Таким образом, Локк вводил в сферу семьи весьма интересный принцип - договорной. Как известно, либеральная теория социального договора (как механизма, который регулирует социальный порядок) была краеугольным камнем, на котором основывалось западное миропонимание, и весьма показательным был тот факт, что Локк сделал одну из первых попыток ввести это понимание в сферу семьи. Дело в том, что выполнение этого договора предполагало превращение человеческого существа в "индивида", то есть в субъект, живущий в соответствии со специфическим законом гражданской жизни.

Согласно с либеральными установками, только полагая себя индивидом, можно было рассматривать себя как носителя прав (свобод) и как гражданина, поскольку только в гражданской ассоциации индивиды понимались как связанные воедино, только так их действия могли регулироваться общими и универсальными правилами и законами, которые считались применимыми к ним ко всем. Именно в силу этого предполагалось, что законы, защищая права и собственность индивидов, должны требовать, чтобы последние принимали участие в их поддержке все как один (что, в свою очередь, и должно быть утверждением справедливости).

Как показали феминистские авторы (прежде всего К. Пейтман), патриархатный культурный порядок предполагает, что мужчины и женщины подключаются к этому контракту различными способами.

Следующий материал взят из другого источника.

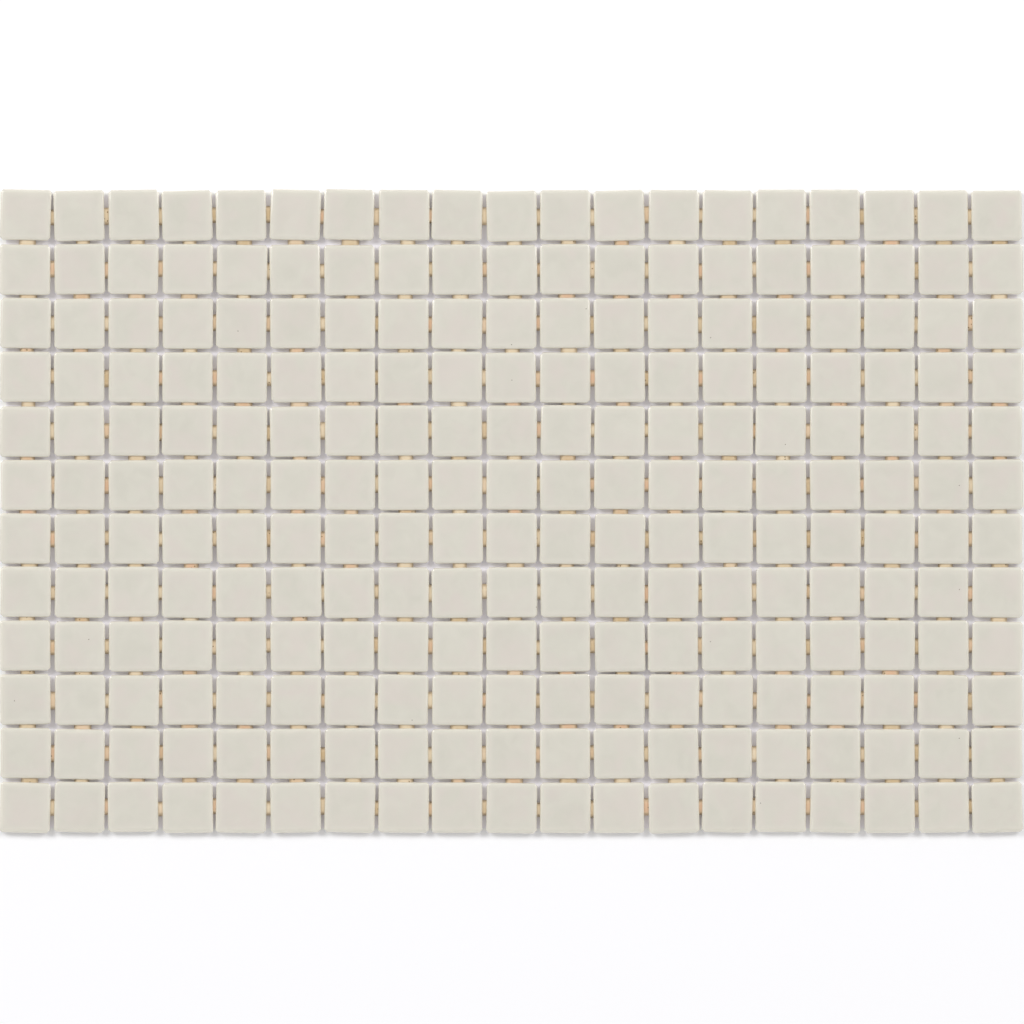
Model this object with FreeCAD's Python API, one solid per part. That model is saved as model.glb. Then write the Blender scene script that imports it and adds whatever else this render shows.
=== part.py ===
"""Mosaic tile sheet: square pressed-glass tiles joined edge to edge by small resin dots.

The sheet lies face up. The tiles' backs are at z = 0, +X runs along the long side, and row 1 is at +Y.
The origin is at the middle of the sheet, on the plane of the backs. Sizes are in millimetres.
"""

import FreeCAD, Part
import math
import os
import random

# Sheet
TILE_COLUMNS = 19
TILE_ROWS = 12
COLUMN_JOINT = 1.55  # gap between two columns, at the tiles' widest line
ROW_JOINT = 1.45  # gap between two rows, at the same line

# Tile
TILE_SIDE = 24.5  # at the widest line
TILE_THICKNESS = 5.0
CORNER_RADIUS = 1.8  # of the outline, at the widest line
SHARPEST_CORNER = 0.5  # least radius that the mould leaves, at the face and at the back
EDGE_WIDTH = 0.8  # of the rounded front edge, seen from the front
EDGE_DEPTH = 0.9  # of the same edge, from the face down to the widest line
BACK_TAPER = 0.9  # how far each side leans in, from the widest line to the back

# Hand of the setter: how far tiles lie off their squares, as shares of the narrower joint
STRAY_SHARE = 0.22
SWING_SHARE = 0.13  # of a tile's corner, by its turn
OUTER_STRAY = 0.6  # a tile of the first row may also lie this much further out
OUTER_SWING = 2.0  # tiles of the first and the last row may turn this many times as far

# Resin dot, one in each joint between two tiles
DOT_LENGTH = 8.0  # along the joint, at its foot
DOT_LENGTH_SPREAD = 1.0  # a dot is up to this much longer or shorter
DOT_END_SLOPE = 1.2  # how far each end leans in, from the foot to the top
DOT_HEIGHT = 3.3
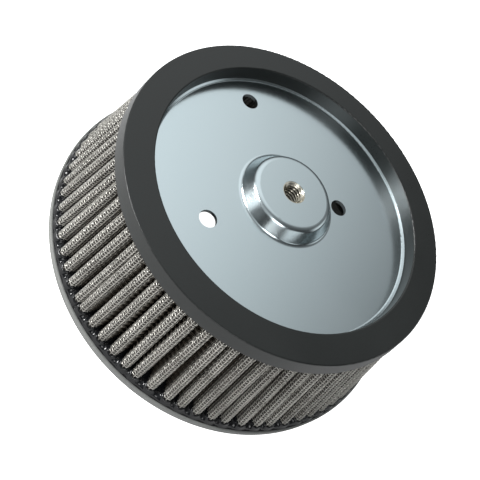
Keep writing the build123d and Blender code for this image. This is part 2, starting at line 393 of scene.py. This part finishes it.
def make_rubber(mottle):
    """Satin black of the moulded top ring."""
    material, shader = mottled(
        "moulded rubber", mottle,
        {"Cloud Scale": 22.0, "Grain Scale": 1400.0, "Light": (0.0145, 0.0165, 0.0160, 1.0),
         "Dark": (0.0090, 0.0105, 0.0100, 1.0), "Smooth": 0.27, "Rough": 0.40},
        0.25, 0.00008)
    shader.inputs["Specular IOR Level"].default_value = 0.45
    return material


def make_base_rubber(mottle):
    """Rubber of the base ring, painted paler than the top ring as painted light on its rim."""
    # Painted light: these colours make the base ring paler to stand for the light falling on its
    # rim.
    material, shader = mottled(
        "base rubber painted paler", mottle,
        {"Cloud Scale": 30.0, "Grain Scale": 1100.0, "Light": (0.22, 0.225, 0.215, 1.0),
         "Dark": (0.13, 0.134, 0.130, 1.0), "Smooth": 0.40, "Rough": 0.60},
        0.25, 0.00008)
    shader.inputs["Specular IOR Level"].default_value = 0.45
    return material


def make_resin(mottle):
    """Glossy black resin."""
    material, shader = mottled(
        "poured resin", mottle,
        {"Cloud Scale": 40.0, "Grain Scale": 300.0, "Light": (0.010, 0.011, 0.012, 1.0),
         "Dark": (0.006, 0.006, 0.007, 1.0), "Smooth": 0.05, "Rough": 0.12},
        0.08, 0.0001)
    shader.inputs["Specular IOR Level"].default_value = 0.4
    return material


def make_zinc(mottle):
    """Bluish clear zinc plate on pressed steel."""
    material, shader = mottled(
        "clear zinc plate", mottle,
        {"Cloud Scale": 18.0, "Grain Scale": 700.0, "Light": (0.60, 0.68, 0.705, 1.0),
         "Dark": (0.56, 0.645, 0.67, 1.0), "Smooth": 0.16, "Rough": 0.24},
        0.02, 0.00002)
    shader.inputs["Metallic"].default_value = 1.0
    return material


def make_yellow_zinc(mottle):
    """Yellow zinc plate of the threaded insert, with painted shade in the thread roots."""
    material, shader = mottled(
        "yellow zinc plate", mottle,
        {"Cloud Scale": 160.0, "Grain Scale": 1500.0, "Light": (0.70, 0.67, 0.585, 1.0),
         "Dark": (0.50, 0.47, 0.385, 1.0), "Smooth": 0.20, "Rough": 0.34},
        0.08, 0.00004)
    shader.inputs["Metallic"].default_value = 1.0
    paint_thread_root_shade(material, shader)
    return material


def make_wire(name, mottle):
    """Pale grey coated wire, and its shader."""
    material, shader = mottled(
        name, mottle,
        {"Cloud Scale": 120.0, "Grain Scale": 2500.0, "Light": (0.64, 0.624, 0.582, 1.0),
         "Dark": (0.40, 0.387, 0.355, 1.0), "Smooth": 0.24, "Rough": 0.38},
        0.10, 0.00003)
    shader.inputs["Metallic"].default_value = 0.8
    return material, shader


def make_outer_wire(mottle, fold_shade):
    """Wire of the outer screen, with painted shade where it runs into the folds."""
    material, shader = make_wire("coated outer wire", mottle)
    # Painted shade colour of the outer wire deep in the folds.
    paint_fold_shade(material, shader, fold_shade, (0.17, 0.145, 0.115, 1.0))
    return material


def make_gauze(mottle, fold_shade):
    """Oily, fibrous gauze, with painted shade that makes it nearly black in the folds."""
    material, shader = mottled(
        "oiled gauze", mottle,
        {"Cloud Scale": 90.0, "Grain Scale": 2200.0, "Light": (0.085, 0.074, 0.065, 1.0),
         "Dark": (0.030, 0.026, 0.023, 1.0), "Smooth": 0.75, "Rough": 0.95},
        0.5, 0.00015)
    shader.inputs["Sheen Weight"].default_value = 0.15
    # Painted shade colour of the gauze deep in the folds.
    paint_fold_shade(material, shader, fold_shade, (0.008, 0.006, 0.005, 1.0))
    return material


def build_materials():
    """Every finish on the filter, by name."""
    mottle = build_mottle_group()
    fold_shade = build_fold_shade_group()
    return {
        "rubber": make_rubber(mottle),
        "base rubber": make_base_rubber(mottle),
        "resin": make_resin(mottle),
        "zinc": make_zinc(mottle),
        "yellow": make_yellow_zinc(mottle),
        "outer wire": make_outer_wire(mottle, fold_shade),
        "inner wire": make_wire("coated inner wire", mottle)[0],
        "gauze": make_gauze(mottle, fold_shade),
    }


# ---- Pleats -------------------------------------------------------------------------------
def pleat_angles(lean):
    """Tip angle of each pleat, starting just past the seam's crowded pair."""
    pair = (2 * OUTER_FOLD + SEAM_PAIR_GAP) / (TIP_RADIUS_TOP - OUTER_FOLD)
    pitch = (tau - pair) / (PLEAT_COUNT - 1)
    start = radians(SEAM_ANGLE) + pair / 2
    angles = []
    for i in range(PLEAT_COUNT):
        # The unevenness dies away at the seam, where the crowded pair has no room for it.
        calm = min(1.0, 0.25 * i, 0.25 * (PLEAT_COUNT - 1 - i))
        wander = sin(2.1 * i) + 0.8 * sin(0.83 * i + 1.0)
        shift = calm * pitch * (PITCH_WANDER * wander + lean * sin(1.37 * i + 0.4))
        angles.append(start + i * pitch + shift)
    return angles


def at(radius, angle):
    """Point in the XY plane from its radius and its angle."""
    return np.array((radius * cos(angle), radius * sin(angle)))


def leg_normal(tip_centre, fold_centre, side):
    """Outward normal of the straight sheet between a tip's arc and a fold's arc."""
    inward = fold_centre - tip_centre
    length = np.hypot(*inward)
    along = inward / length
    across = np.array((-along[1], along[0])) * side
    tilt = (OUTER_FOLD + FOLD_RADIUS) / length
    return along * tilt + across * (1 - tilt * tilt) ** 0.5


def sweep(centre, radius, start, end, steps):
    """Points on an arc whose outward normal turns from one angle to another."""
    turn = np.linspace(start, end, steps)
    normals = np.stack((np.cos(turn), np.sin(turn)), axis=1)
    return centre + normals * radius, normals


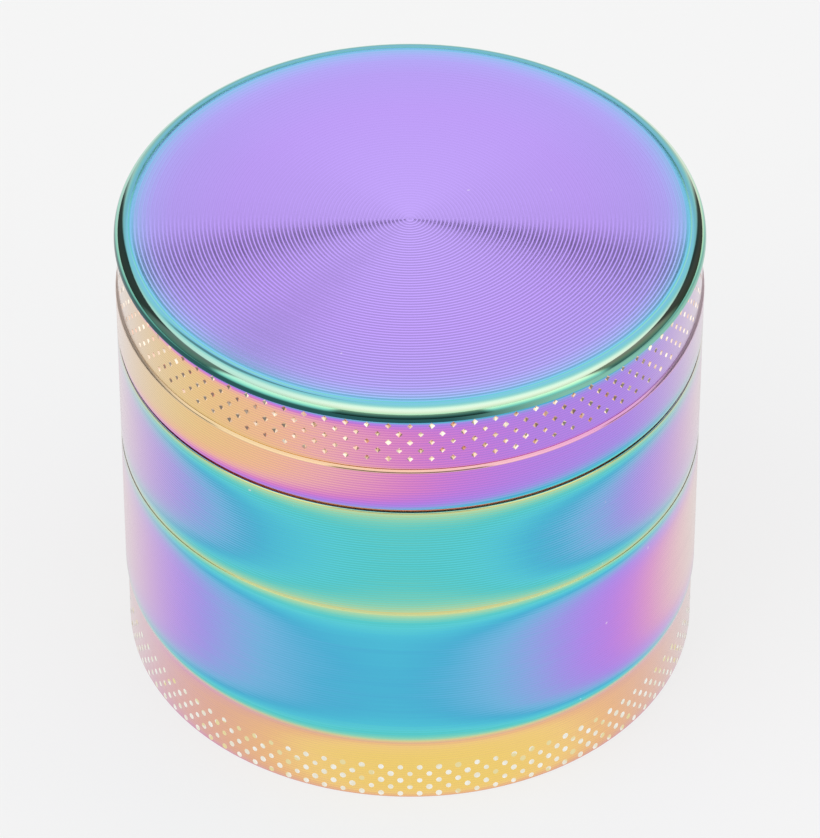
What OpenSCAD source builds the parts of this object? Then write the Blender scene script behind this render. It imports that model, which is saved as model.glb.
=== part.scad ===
// Four-piece hand grinder, closed and standing on its base: a lid with teeth on a magnet, a
// toothed grinding chamber with drop holes, a storage chamber with a fine screen, and a pollen
// catcher. +Z is up and the origin is the centre of the base. The two lower seams are screw
// threads, drawn as plain cylinders that meet at the thread's pitch radius.

/* [Body] */
// Outer diameter of the walls
body_d = 40; // [39:0.5:44]
// Height of the pollen catcher's wall
catcher_h = 17.1; // [14:0.1:24]
// Height of the storage chamber's wall
storage_h = 9.1; // [8.5:0.1:16]
// Height of the grinding chamber's wall
chamber_h = 3.7; // [3:0.1:5]
// Height of the lid
lid_h = 5.1; // [5:0.1:7]
// Radius of the polished bead round the lid's top
bead_r = 0.9; // [0.5:0.1:1.2]
// How far the lid's wall is turned in from its bead and from the chamber's wall
lid_inset = 0.12; // [0.05:0.01:0.3]
// Polished chamfer round the grinding chamber's top edge
rim_chamfer = 0.25; // [0.1:0.05:0.4]
// Height of the knurled band round the base
band_h = 5.3; // [4:0.1:6]
// How far the base band is turned in from the wall above it
band_inset = 0.15; // [0.05:0.05:0.3]

/* [Threads] */
// Pitch diameter of both screw threads
thread_d = 35; // [34.4:0.1:35.4]
// Length of each threaded neck
neck_h = 4; // [3:0.1:4.4]
// Radial gap between a neck and its bore
thread_gap = 0.1; // [0.06:0.01:0.2]

/* [Walls] */
// Inner diameter of the necks and of the grinding chamber
neck_bore_d = 31.8; // [31:0.1:32]
// Thickness of the lid's top plate
lid_plate_t = 1.5; // [1:0.1:2]
// Thickness of the grinding chamber's floor
chamber_floor_t = 1.5; // [1:0.1:2]
// Thickness of the pollen catcher's floor
catcher_floor_t = 2; // [1.2:0.1:3]
// Radius of the fillet inside the pollen catcher
bowl_fillet_r = 3; // [1:0.5:4]

/* [Teeth] */
// Radius of the innermost ring of teeth, which is on the lid
first_tooth_ring_r = 7; // [6.8:0.1:7.2]
// Step from one ring of teeth to the next
tooth_ring_step = 2.55; // [2.4:0.05:2.6]
// Width of a tooth across its ring
tooth_w = 2; // [1.4:0.1:2.1]
// Length of a tooth along its ring
tooth_l = 3; // [2:0.1:3.4]
// Gap left between each tooth's end and the floor or plate it faces
tooth_end_gap = 0.7; // [0.3:0.1:1.5]

/* [Drop holes] */
// Diameter of the drop holes
drop_hole_d = 2.8; // [2:0.1:3]
// Drop holes in the inner ring
inner_holes = 8; // [4:1:10]
// Drop holes in the outer ring
outer_holes = 16; // [8:1:18]

/* [Magnets] */
// Diameter of both magnets
magnet_d = 6; // [4:0.5:6.5]
// Thickness of both magnets
magnet_t = 2; // [1:0.5:2.5]
// Gap between the hub in the lid and the post in the chamber
magnet_gap = 0.4; // [0.2:0.1:1]

/* [Friction ring] */
// Height of the friction ring under the lid
friction_ring_h = 0.7; // [0.5:0.1:1]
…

Действительно, под именем индивидов, заключающих этот контракт, конечно, имелись в виду не абстрактные личности в универсальном смысле этого слова, а конкретные люди, а они были распределены традиционным патриархатным порядком на категории, связанные с их включением в публичную или семейную иерархии. Если же рассмотреть вопрос о том, что представляют собой непосредственные субъекты контракта с гендерных позиций, то станет понятно, что здесь имелись в виду уже не только одни отцы семейств (как это было перед возникновением либеральных концепций семьи), но и не любые человеческие существа, а скорее всего "братья". Считалось, что такой социальный контракт заключается скорее всего как братство и понимается как выражение коммунальности, как определенный вид заботы о социальной кооперации, как отношение группы равных между собой лиц. Тут важен прежде всего этос социальной практики, воли к совместной работе для решения важных для всех задач. Понятно, что роль такого типа договора было трудно переоценить, ведь под именем "братства" здесь имелся в виду особый путь "говорения" о самих границах, отделяющих одно сообщество от другого. Кроме того, при таком понимании по границе "братства" незаметно пролегает и межа, отделяющая общественный, публичный, цивилизованный мир от частной, приватной, семейной сферы, где семью оказывается возможным вновь вписать в "естественный" порядок, противополагая ее "естественный договор" конвенциональным связям социальной жизни. Так появилась возможность переформулировать патриархатные представления для жизни в новых условиях.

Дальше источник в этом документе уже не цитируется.